Current Institutional Affiliation
Assistant Professor, History, Washington State University

Award Information

International Dissertation Research Fellowship 2014
Institutional Affiliation (at time of award):
History, Yale University
Vehicle of Progress: The Santiago Metro and the Techno-Politics of Military Rule in Chile, 1965–1990

My dissertation is a history of the Santiago metro system in the context of changing techno-political regimes in Chile. My central question is why public transportation became a shared concern among diverse actors between 1965 and 1990 and how their proposals changed over time. Planning for the metro began in 1965, during a period of democratic state-led development under President Eduardo Frei.
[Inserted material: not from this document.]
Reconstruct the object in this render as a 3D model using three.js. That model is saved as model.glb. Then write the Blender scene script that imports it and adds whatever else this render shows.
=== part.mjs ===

Transnational from the start, the metro united Chilean engineering with French technology, funding, and expertise. Construction proceeded during the democratic socialist government of Salvador Allende. After the 1973 coup that ousted Allende, the military junta continued to support the project, as did the French funders and consultants. Both before and after the coup, metro planners made claims for the project's importance in terms of apolitical technical criteria. The first metro line opened in 1975, the year that the neoliberal "Chicago Boys" began to occupy influential positions in the new government. Amid a climate of economic austerity and boom and bust cycles, construction proceeded slowly throughout the 1970s and 1980s. My research ends in 1990, just after the metro was converted to a state-owned corporation, and as the dictatorship came to an end. Given this shifting political terrain, why did the metro remain a viable project? What social and political work did the technocratic discourse of metro planners accomplish? My research examines collaboration and conflict between Chilean and French professionals, state agencies and private businesses, technological experts and users, and planners and urban residents. Cutting across democratic and authoritarian periods, this project illuminates degrees of continuity and discontinuity in Chilean state formation. At the same time, it historicizes contemporary debates about the role of the state in providing transportation as a public good.